#### Exercise goal:
Check each line of the listing for the word "origin" and give only the number of lines that have it.

#### Raw data:
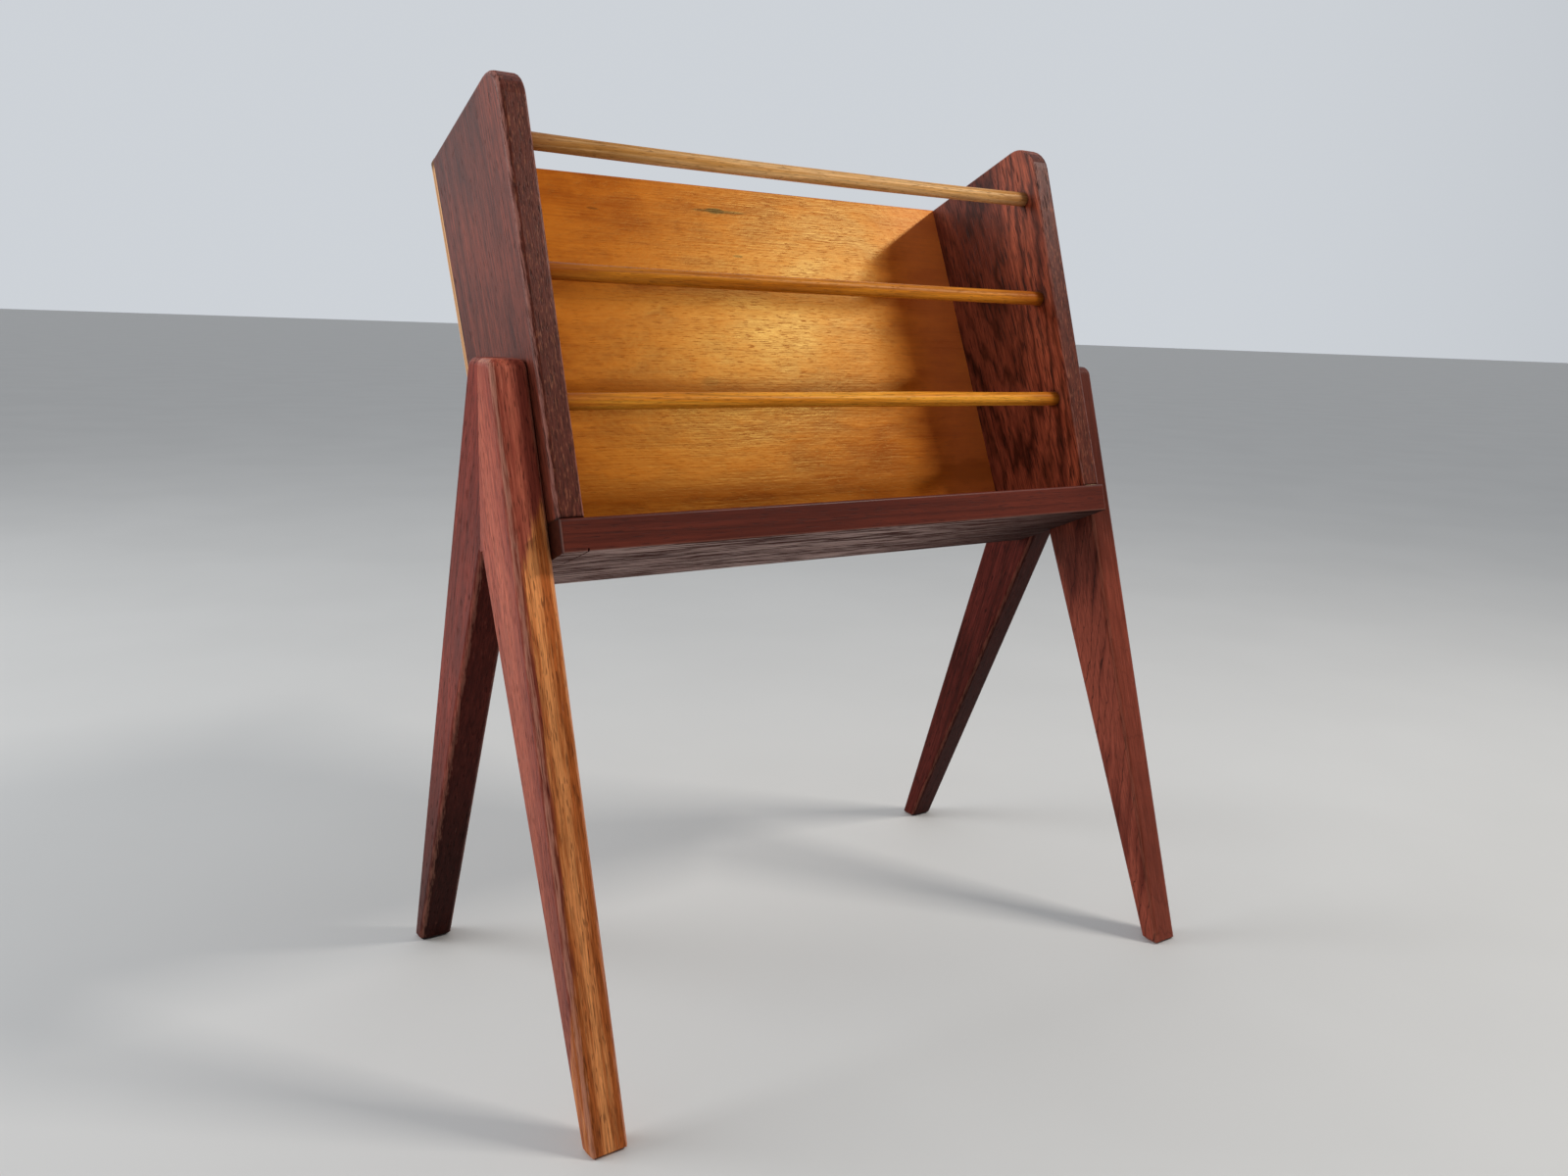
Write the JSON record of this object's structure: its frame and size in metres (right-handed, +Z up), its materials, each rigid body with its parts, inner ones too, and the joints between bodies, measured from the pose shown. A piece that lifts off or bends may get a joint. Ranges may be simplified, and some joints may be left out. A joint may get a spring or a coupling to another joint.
{
  "type": "magazine rack",
  "caption": "Free-standing wooden magazine rack: a back-leaning box with an open railed front, carried between two inverted-V leg frames.",
  "frame": {"origin": "on the floor, midway between the four feet", "axes": "+Z up, +X along the box to its right end, -Y the open front, +Y the back panel"},
  "size_m": [0.442, 0.2688, 0.5287],
  "materials": {
    "panel_wood": "oiled dark rosewood-like hardwood, satin",
    "board_wood": "dark reddish-brown hardwood, satin",
    "leg_wood": "oiled reddish-brown hardwood with pale sapwood, satin",
    "plywood": "amber satin-varnished veneered plywood",
    "rail_wood": "honey-coloured satin-varnished softwood or birch",
    "dowel_wood": "plain unfinished beech",
    "pin_steel": "bright drawn steel"
  },
  "bodies": {
    "root": {"end_panel_left": "panel_wood", "end_panel_right": "panel_wood", "back_panel": "plywood", "bottom_board": "board_wood", "rail_top": "rail_wood", "rail_middle": "rail_wood", "rail_bottom": "rail_wood", "front_leg_left": "leg_wood", "back_leg_left": "leg_wood", "front_leg_right": "leg_wood", "back_leg_right": "leg_wood", "leg_joint_dowels_left": "dowel_wood", "leg_joint_dowels_right": "dowel_wood", "frame_dowels_left": "dowel_wood", "frame_dowels_right": "dowel_wood", "board_dowels_left": "dowel_wood", "board_dowels_right": "dowel_wood", "back_pins_left": "pin_steel", "back_pins_right": "pin_steel", "back_pins_bottom": "pin_steel"}
  },
  "joints": []
}
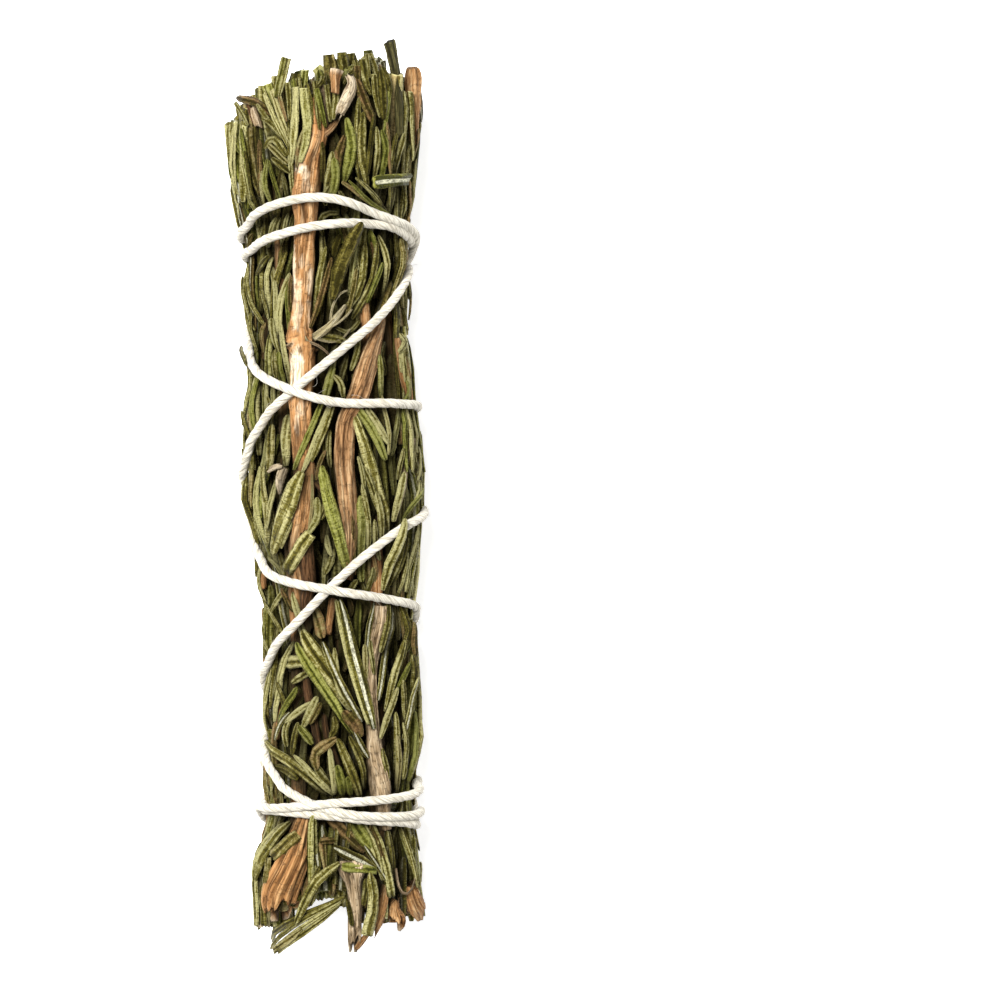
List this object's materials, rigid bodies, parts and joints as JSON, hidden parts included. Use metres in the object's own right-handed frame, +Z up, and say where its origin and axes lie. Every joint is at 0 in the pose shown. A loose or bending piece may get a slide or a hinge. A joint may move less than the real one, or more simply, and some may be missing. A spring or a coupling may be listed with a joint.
{
  "type": "rosemary bundle",
  "caption": "Dried rosemary sprigs, bare twigs and loose leaves bound into a long bundle with one criss-crossed cotton string, lying on its side.",
  "frame": {"origin": "middle of the bundle's length and width, on the surface it lies on", "axes": "+Y along the bundle towards its trimmed leafy end, +X to its right seen from above, +Z up from the surface"},
  "size_m": [0.0285, 0.1284, 0.0229],
  "materials": {
    "leaf": "dry, wrinkled olive-green leaf with a faint waxy sheen",
    "bark": "thin fibrous bark, matt",
    "string": "undyed twisted cotton, matt and slightly fuzzy"
  },
  "bodies": {
    "root": {"binding_string": "string", "leaf_01": "leaf", "leaf_02": "leaf", "leaf_03": "leaf", "leaf_04": "leaf", "leaf_05": "leaf", "leaf_06": "leaf", "leaf_07": "leaf", "leaf_08": "leaf", "leaf_09": "leaf", "leaf_10": "leaf", "leaf_11": "leaf", "leaf_12": "leaf", "leaf_13": "leaf", "leaf_14": "leaf", "leaf_15": "leaf", "leaf_16": "leaf", "leaf_17": "leaf", "leaf_18": "leaf", "leaf_19": "leaf", "leaf_20": "leaf", "leaf_21": "leaf", "leaf_22": "leaf", "leaf_23": "leaf", "leaf_24": "leaf", "main_twig": "bark", "pale_twig": "bark", "slanting_twig": "bark", "split_twig": "bark", "sprig_01": "leaf", "sprig_02": "leaf", "sprig_03": "leaf", "sprig_04": "leaf", "sprig_05": "leaf", "sprig_06": "leaf", "sprig_07": "leaf", "sprig_08": "leaf", "sprig_09": "leaf", "sprig_10": "leaf", "sprig_11": "leaf", "sprig_12": "leaf", "tall_twig": "bark"}
  },
  "joints": []
}
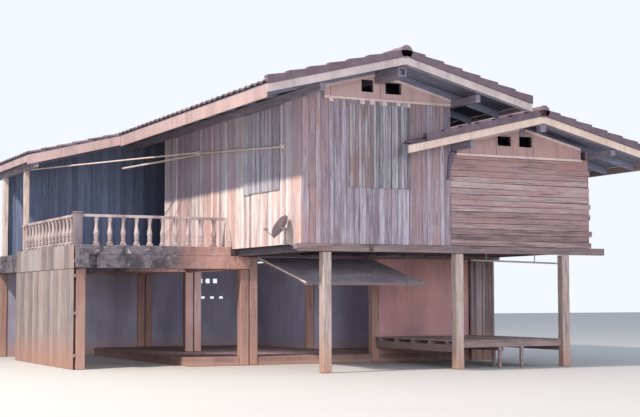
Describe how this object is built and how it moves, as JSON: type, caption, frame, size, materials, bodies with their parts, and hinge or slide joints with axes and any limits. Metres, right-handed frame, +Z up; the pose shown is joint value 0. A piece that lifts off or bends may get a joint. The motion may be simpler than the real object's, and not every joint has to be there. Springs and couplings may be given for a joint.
{
  "type": "stilt house",
  "caption": "Timber house on posts with twin low tiled gables, boarded walls, a concrete balcony with turned balusters and an open ground floor.",
  "frame": {"origin": "middle of the house's outer box, on the ground it stands on", "axes": "+X to the right along the gable front, +Y from the front to the back, +Z up"},
  "size_m": [11.606, 12.756, 6.179],
  "materials": {
    "concrete": "rough cast concrete with reddish dust",
    "stained_concrete": "cast concrete, dark with damp stains",
    "plaster": "red-brown cement render",
    "post_timber": "weathered square timber, dusty at the foot",
    "board_timber": "unpainted weathered boards, grey and pinkish brown",
    "plank_timber": "unpainted weathered planks, red-brown",
    "dark_timber": "old dark timber",
    "deck_timber": "worn deck boards",
    "shutter_timber": "faded grey-green boards",
    "gable_panel": "faded cream sheet panels",
    "roof_tile": "matt purple-brown concrete tiles",
    "ridge_tile": "matt concrete ridge caps",
    "barge_paint": "faded cream painted boards",
    "wing_barge_paint": "peach cream painted boards",
    "eave_paint": "faded pinkish painted boards",
    "baluster": "cast cement, chalky with stains",
    "awning": "dull dark sheet",
    "bamboo": "dry straight poles",
    "dish_metal": "dull dark grey paint"
  },
  "bodies": {
    "root": {"plinth": "concrete", "front_posts": "post_timber", "inner_posts": "post_timber", "balcony_columns": "concrete", "lower_front_wall": "plaster", "lower_plank_panel": "dark_timber", "lower_side_walls": "plaster", "lower_rear_walls": "plaster", "awning_sheet": "awning", "awning_frame": "dark_timber", "platform_deck": "deck_timber", "platform_frame": "dark_timber", "balcony_slab": "stained_concrete", "balcony_edge_beams": "stained_concrete", "balcony_balusters": "baluster", "balcony_handrail": "baluster", "balcony_posts": "baluster", "side_screen": "board_timber", "floor_girders": "post_timber", "floor_joists": "dark_timber", "floor_boards": "dark_timber", "main_gable_wall": "board_timber", "main_left_wall": "board_timber", "main_right_wall": "board_timber", "room_rear_wall": "board_timber", "hall_rear_wall": "board_timber", "wing_gable_wall": "plank_timber", "wing_right_wall": "plank_timber", "wing_rear_wall": "plank_timber", "gable_shutters": "shutter_timber", "side_shutters": "shutter_timber", "gable_panels": "gable_panel", "main_roof_left": "roof_tile", "main_roof_right": "roof_tile", "lean_to_roof": "roof_tile", "wing_roof_left": "roof_tile", "wing_roof_right": "roof_tile", "ridge_caps": "ridge_tile", "verge_tiles": "roof_tile", "main_bargeboards": "barge_paint", "wing_bargeboards": "wing_barge_paint", "eave_fascias": "eave_paint", "roof_purlins": "dark_timber", "roof_rafters": "dark_timber", "lean_to_posts": "post_timber", "knee_bracket": "dark_timber", "drying_poles": "bamboo", "satellite_dish": "dish_metal"}
  },
  "joints": []
}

#### Answer to this exercise:
4